Oleh Ahmad Dzawil
Faza
Pengelolaan wakaf produktif yang
dilakukan oleh beberapa lembaga nadzir yang ada harus dievaluasi dan
ditingkatkan terus menerus. Nadzir yang diberikan wewenang dan tanggungjawab untuk
menghimpun dan mengembangkan harta benda wakaf harus dapat menunjukkan kinerja
yang optimal. Tidak hanya sekedar menerima harta benda wakaf dan mengembangkan begitu
saja kemudian diabaikan tanpa adanya pemeliharaan secara berkala terhadap harta
benda wakaf tersebut. Memang menjadi permasalahan klasik dan terus berulang
harta benda wakaf yang akhirnya rusak atau bahkan dari awal tidak ada rencana
atau studi terkait dengan pengembangan harta benda wakaf. Jika mengikuti perkembangan
zaman dan kemajuan berfikir manusia, seharusnya hal – hal tersebut sudah tidak
terjadi lagi.
Permasalahan yang lain yang dihadapi
dalam pengembangan harta benda wakaf adalah lembaga - lembaga nadzir yang ada masih saling egois,
berjalan dengan program pengembangan masing – masing atau bahkan berkompetisi membangun
sebuah asset yang besar. Sudah seharusnya ummat Islam khususnya di Indonesia
memiliki asset sendiri yang dihasilkan dari penghimpunan wakaf produktif dan
dikelola secara profesional. Seperti di negara tetangga Singapura yang sudah
menerapkan ini sejak beberapa tahun lalu.

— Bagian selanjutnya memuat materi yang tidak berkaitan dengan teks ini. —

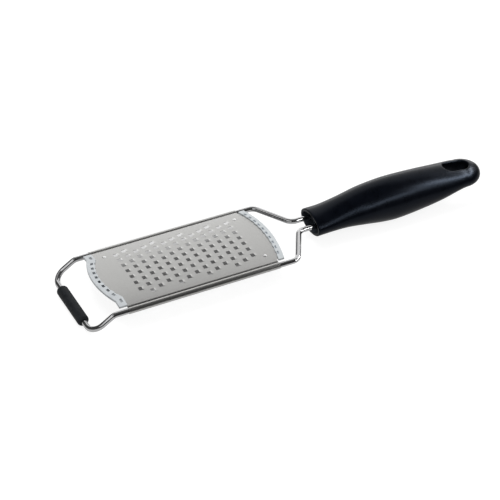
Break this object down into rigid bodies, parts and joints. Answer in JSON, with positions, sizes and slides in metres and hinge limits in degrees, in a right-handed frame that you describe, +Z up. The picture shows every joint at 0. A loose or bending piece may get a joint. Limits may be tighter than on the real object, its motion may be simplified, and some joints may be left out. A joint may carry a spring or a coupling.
{
  "type": "rasp zester",
  "caption": "Wide hand rasp: an arched blade of raised teeth rolled round a bent wire frame, with a rubber foot bar at the tip and a black handle with a hanging hole.",
  "frame": {"origin": "on the resting surface, under the middle of the bounding box", "axes": "+X from the foot bar towards the handle's tail, +Z up through the blade, +Y across"},
  "size_m": [0.332, 0.0752, 0.0336],
  "materials": {
    "blade_steel": "satin stainless sheet",
    "wire_steel": "polished stainless rod",
    "guard_plastic": "ice-white translucent plastic",
    "foot_rubber": "matt black rubber",
    "plug_plastic": "matt black plastic",
    "handle_plastic": "satin black plastic"
  },
  "bodies": {
    "root": {"blade": "blade_steel", "wire_frame": "wire_steel", "front_guard": "guard_plastic", "rear_guard": "guard_plastic", "foot_sleeve": "foot_rubber", "handle_plug": "plug_plastic", "handle": "handle_plastic"}
  },
  "joints": []
}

Jika di dalam dunia perbankan dikenal
istilah pembiayaan sindikasi, maka dalam wakaf pun seharusnya ada program
jangka panjang yaitu pembangunan gedung baik apartemen, gedung perkantoran,
pusat perbelanjaan, atau lain sebagainya yang asset – asset tersebut dibangun
dari dana wakaf yang dikelola oleh gabungan lembaga – lembaga nadzir di
Indonesia. Kenapa harus gabungan beberapa nadzir (kolektif) ? karena melihat
kekuatan khususnya di dalam penghimpunan masing – masing nadzir masih sangat
terbatas, sedangkan dana yang digunakan untuk membangun asset - asset tersebut sangat besar, maka perlu
kerjasama oleh beberapa nadzir. Adapun untuk pengelolaan asset – asset tersebut
dapat dilakukan oleh pihak ketiga (manajamen gedung yang profesional) yang
ditunjuk oleh nadzir dengan perjanjian pengelolaan yang jelas dan saling
menguntungkan satu sama lain. Untuk selanjutnya, hasil atau surplus wakaf
tersebut dapat disalurkan ke dalam masing – masing program sesuai dengan
kebutuhan dan kondisi masing – masing nadzir. Atau untuk distribusi surplus
wakaf dapat dilihat dari porsi penghimpunan wakaf masing – masing nadzir. Hal ini
dilakukan sesuai dengan kesepakatan bersama di awal, sehingga menghindari
terjadinya konflik dan lain sebagainya.
Badan yang berwenang dalam hal ini
adalah Badan Wakaf Indonesia (BWI) seharusnya melihat potensi ini dan mengajak
seluruh pihak khususnya nadzir – nadzir yang sudah berpengalaman untuk ikut
aktif dalam pengembangan harta benda wakaf secara kolektif. Ummat Islam sudah
saatnya memiliki asset wakaf sendiri yang didukung oleh semua pihak dan
hasilnya dapat dimanfaatkan oleh masyarakat muslim sendiri baik untuk bidang
ekonomi, kesehatan, pendidikan, sosial, dan lain sebagainya.
Penerapan ini juga akan sangat
membutuhkan pemikiran dan kajian yang sangat panjang. Namun jika hal ini tidak
kita mulai, maka ummat Islam khususnya di Indonesia tidak akan maju dan akan
tertinggal oleh ummat lain,na’udzubillah. Oleh karena itu, pengembangan
harta benda wakaf secara kolektif diharapkan dapat menumbuhkan semangat kerja para
nadzir dan menumbuhkan rasa optimisme pada ummat Islam sendiri untuk terus
bangkit dan maju. Wallua’lam bisshowab.